Its still a little early for sailing here in MA, despite the nice weather we're having now.  Back in college we used to start racing the third week of the month, and there were definitely some regattas that were held in the snow.  Of course, sailing a dinghy in water that was around 38 degrees created its own challenges (any capsizes without a drysuit were an automatic recipe for hypothermia).  

~Chris 

RE: Filleting outside (?)

You certainly had great weather! How did it work out filleting outside? -Wes

RE: Filleting outside (?)

Wes,

 I can't speak for John, but up here in Billerica I was able to put two fairing coats on the hull and deck over the past week, and currently have my compass block strapped on deck while it cures.  Next step is re-sanding the whole boat, then varnish (if April weather permits!)

  

 ~Chris 

RE: Filleting outside (?)

Thanks again to all who helped me re the filleting-outside questions.

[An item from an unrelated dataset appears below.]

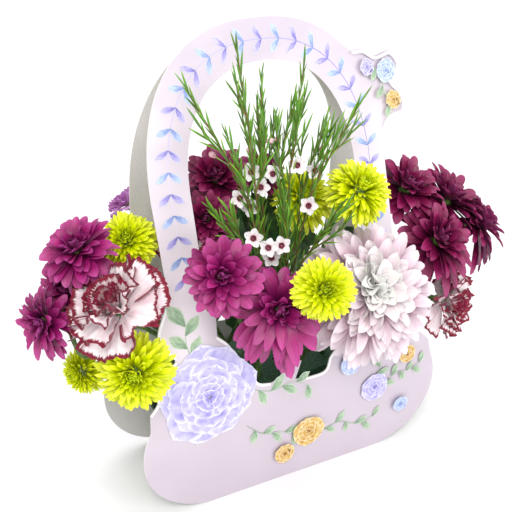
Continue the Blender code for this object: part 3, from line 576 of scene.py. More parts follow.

Pride cometh before the fall.  After moving the boat outside last Friday and securing the wire twists all around (all the while inwardly applauding myself for how smooth the building process had gone thus far), I took a break and went to the gym for a couple of hours.

When I returned, I saw (to my horror) that the sheer clamps on both sides had come apart at their scarf joints by about 1/4 of an inch, distorting the hull's shape, obviously. Ugh.The sun's heat may have exposed a poor gluing job on my part. In any case, had to loosen all the stitches loosen a bit, drip/persuade epoxy into the opened sheer-clamp gaps, clamp them, methodically retighten (and somethimes replace) the stitches, etc.

All looks fine now, up to spec and no twists. But I lost 5 days (and got a scare). Now, of course, the weather has returned to its usual sucktitude here in MA, so my fillet epoxing will be done inside after all!